- _Instructions for the task_
Only the lines between the line with "The three.js and" and the line with "0.8, 3.0), 0.02)])", together with those two lines themselves, are to be copied exactly.

- _Recorded data_
-- START --

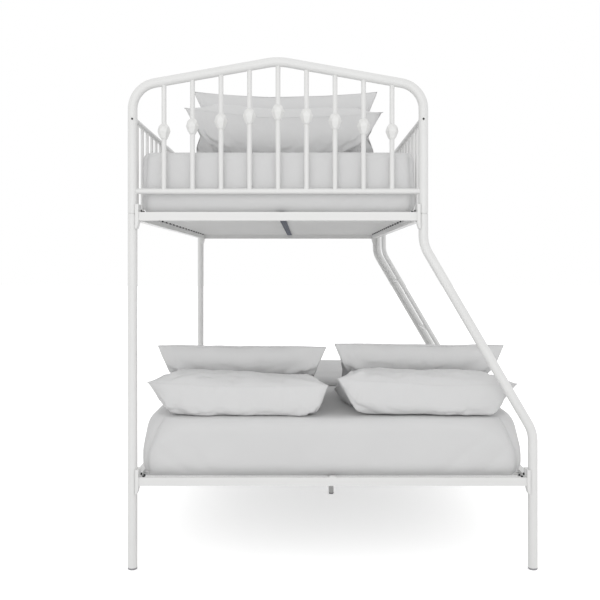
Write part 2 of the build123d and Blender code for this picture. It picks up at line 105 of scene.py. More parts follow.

-- END --
-- START --

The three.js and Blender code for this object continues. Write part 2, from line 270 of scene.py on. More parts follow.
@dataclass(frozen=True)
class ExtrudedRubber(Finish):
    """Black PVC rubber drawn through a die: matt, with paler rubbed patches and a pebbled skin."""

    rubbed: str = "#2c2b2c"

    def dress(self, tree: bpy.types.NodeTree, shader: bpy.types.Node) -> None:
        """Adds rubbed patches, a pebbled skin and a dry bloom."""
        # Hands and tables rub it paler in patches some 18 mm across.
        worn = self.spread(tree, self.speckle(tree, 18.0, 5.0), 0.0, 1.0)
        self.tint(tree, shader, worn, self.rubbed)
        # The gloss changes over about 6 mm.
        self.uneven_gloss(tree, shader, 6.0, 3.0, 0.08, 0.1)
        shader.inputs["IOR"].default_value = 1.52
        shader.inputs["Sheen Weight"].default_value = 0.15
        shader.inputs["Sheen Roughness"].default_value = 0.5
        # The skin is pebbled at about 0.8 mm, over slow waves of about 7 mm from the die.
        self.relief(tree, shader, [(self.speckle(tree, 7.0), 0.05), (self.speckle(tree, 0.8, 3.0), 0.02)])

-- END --

- _Solution to this problem_
The three.js and Blender code for this object continues. Write part 2, from line 270 of scene.py on. More parts follow.
@dataclass(frozen=True)
class ExtrudedRubber(Finish):
    """Black PVC rubber drawn through a die: matt, with paler rubbed patches and a pebbled skin."""

    rubbed: str = "#2c2b2c"

    def dress(self, tree: bpy.types.NodeTree, shader: bpy.types.Node) -> None:
        """Adds rubbed patches, a pebbled skin and a dry bloom."""
        # Hands and tables rub it paler in patches some 18 mm across.
        worn = self.spread(tree, self.speckle(tree, 18.0, 5.0), 0.0, 1.0)
        self.tint(tree, shader, worn, self.rubbed)
        # The gloss changes over about 6 mm.
        self.uneven_gloss(tree, shader, 6.0, 3.0, 0.08, 0.1)
        shader.inputs["IOR"].default_value = 1.52
        shader.inputs["Sheen Weight"].default_value = 0.15
        shader.inputs["Sheen Roughness"].default_value = 0.5
        # The skin is pebbled at about 0.8 mm, over slow waves of about 7 mm from the die.
        self.relief(tree, shader, [(self.speckle(tree, 7.0), 0.05), (self.speckle(tree, 0.8, 3.0), 0.02)])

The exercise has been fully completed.